Indien will Armut mit Federstrich tilgen
Millionen Bürgern droht Streichung von Hilfen
Von Henri Rudolph, Delhi *
Wo beginnt Armut? Diese Frage wird momentan in der Öffentlichkeit Indiens hitzig debattiert,
nachdem die staatliche Plankommission angekündigt hat, die offizielle Armutsgrenze verändern zu
wollen. Über ein entsprechendes Ansinnen informierte sie kürzlich den Höchsten Gerichtshof des
Landes.
Die Absicht ist, dass jeder Inder, der in städtischen Gebieten von mehr als 32 Rupien (etwa einem
halben Euro) und in ländlichen Gebieten von mehr als 26 Rupien (weniger als 30 Cent) pro Tag lebt,
nicht mehr unter die Armutskategorie fällt. Die Betroffenen verlören damit die Berechtigung, im
sogenannten Öffentlichen Verteilungssystem (PDS) Nahrungsmittel zu subventionierten Preisen zu
bekommen. Die Plankommission stützt sich bei ihrem Vorhaben auf eine Empfehlung eines
Komitees aus dem Jahre 2009, das eine ältere Methode, Armut durch Messen der Kalorienzufuhr zu
bewerten, verworfen hatte. Neuer Maßstab sollten die Ausgaben für Nahrungsmittel, Bekleidung,
Bildung und Gesundheit sein, wobei unterschiedliche Standards für die Bevölkerung in Stadt und
Land gelten sollten.
Millionen Inder würden durch einen Federstrich offiziell nicht mehr als arm gelten, wenn das
Vorhaben der Plankommission verwirklicht wird. Die Regierung hätte damit einen »Beweis« dafür
geliefert, wie erfolgreich sie im Kampf gegen die Armut ist. Und der Staatshaushalt würde durch
weniger Ausgaben für die Bedürftigen spürbar entlastet werden.
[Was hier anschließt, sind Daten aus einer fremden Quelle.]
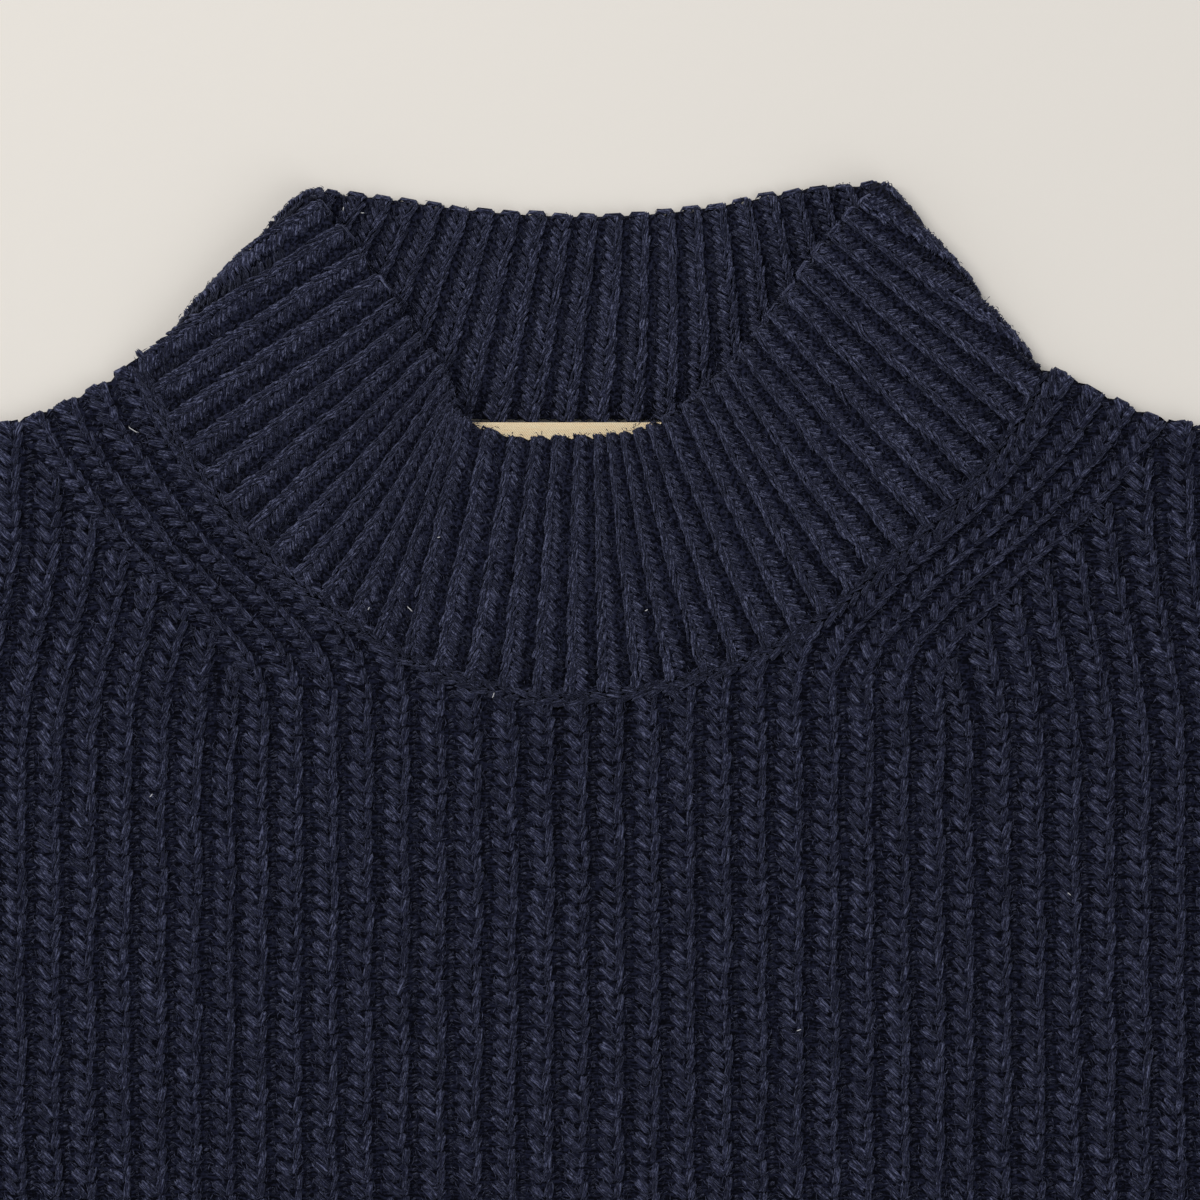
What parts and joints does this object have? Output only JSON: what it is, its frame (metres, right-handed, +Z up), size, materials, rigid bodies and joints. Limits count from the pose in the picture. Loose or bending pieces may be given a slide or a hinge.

Indien würde sich jedoch beträchtlich von der international anerkannten Armutsgrenze entfernen, die
bei 1,25 US-Dollar pro Tag und Kopf liegt. Nach diesem Standard leben auf dem Subkontinent
mindestens 400 Millionen Menschen, also nahezu jeder dritte Bürger, in Armut. Befragungen der
indischen Medien unter Bürgern mit minimalem Einkommen machten deutlich, dass selbst für
bescheidene Mahlzeiten 100 Rupien pro Tag aufgewendet werden müssen.
27 prominente indische Wirtschaftswissenschaftler haben in einem offenen Brief an die
Plankommission den neuen Maßstab für die Armutsgrenze als nicht akzeptabel kritisiert. Es sei
kontraproduktiv, Grundansprüche der Armen, beispielsweise ihren Zugang zu Nahrungsmitteln, mit
offiziellen Armutsschätzungen zu verknüpfen. Die Ökonomen schlagen dagegen vor, das öffentliche
Verteilungssystem auszudehnen und nicht durch Aufteilung der Bedürftigen in Gruppen
einzuschränken. Sie verweisen auf die verbreitete Unterernährung und auf die seit Monaten
drastisch steigenden Lebensmittelpreise bei einer Inflationsrate von nahezu 10 Prozent.
In einer Stellungnahme erinnert die Asiatische Menschenrechtskommission daran, dass Indien laut
dem von der Weltbank veröffentlichten Weltentwicklungsindikator 2011 das einzige Land ist, das die
Größe seines armen Bevölkerungsteils sehr unterschätzt. Jairam Ramesh, Minister für ländliche
Entwicklung, ersuchte Montek Singh Ahluwalia, den stellvertretenden Chef der Plankommission,
Alternativen zu den jetzigen Vorstellungen in Erwägung zu ziehen. Nach Rameshs Einschätzung
birgt die Neufestlegung der Armutsgrenzen sozialen Sprengstoff. Der frühere Finanzminister
Yashwant Sinha von der oppositionellen Indischen Volkspartei (BJP) äußerte, weder
Premierminister Manmohan Singh noch Montek Singh Ahluwalia hätten eine reale Vorstellung von der Armut in Indien. Sie ließen sich kaum zu Gesprächen mit Armen in den Dörfern blicken. Die
Plankommission sei völlig isoliert von der Masse des Volkes.
Ob die durch Korruptionsskandale angeschlagene Regierung der Vereinten Progressiven Allianz
sich beim heiklen Problem der Massenarmut mit ihren Vorstellungen durchsetzen wird, bleibt
abzuwarten. Der Höchste Gerichtshof wird sich dazu gewiss nicht in Schweigen hüllen.